KAY: The knowledge of how to make them, the knowledge of how to make small amounts, which is, after all, mostly what terrorists wants. They don't battlefield amounts of weapons.

No, Iraq remained a very dangerous place in terms of WMD capabilities, even though we found no large stockpiles of weapons.

WALLACE: Dr. Kay, in the end, though, what you're saying is that Congress approved the use of force, and the president sent more than 100,000 young men and women into war, based on bad information. Isn't that terribly disturbing?

KAY: It is disturbing. I hope some of that anguish came through in my testimony. Believe me, if it were not disturbing to me, I wouldn't be speaking out, I wouldn't be here today with you.

WALLACE: What does that do to the president's policy of preemptive attack, if you can't rely on intelligence to make sound judgments?

KAY: If you cannot rely on good, accurate intelligence that is credible to the American people and to others abroad, you certainly can't have a policy of preemption.

KAY: I think it's fundamental.

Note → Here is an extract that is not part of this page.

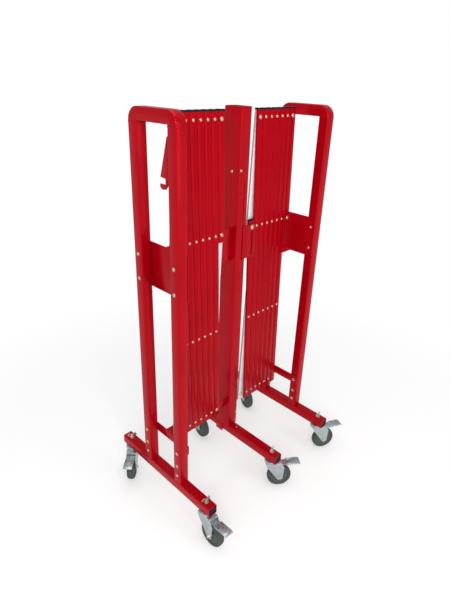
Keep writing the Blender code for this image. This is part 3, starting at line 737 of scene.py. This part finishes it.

Pristine intelligence — good, accurate intelligence — is a fundamental benchstone of any sort of policy of preemption to even be thought about.

WALLACE: So you're saying that if the president were to come to us and say, "Iraq is a grave danger" or Iran, rather, is a grave danger, or North Korea or Syria, you're saying that you would have greater doubts now because of what's happened in the past in Iraq on intelligence?

KAY: I would think most of us would have greater doubts. I would hope even the president would have greater doubts until we understand the fundamental causes.

WALLACE: We're going to have to leave it there. Thank you so much...

KAY: Thank you, Chris.

WALLACE: ... Dr. Kay. Appreciate your being here.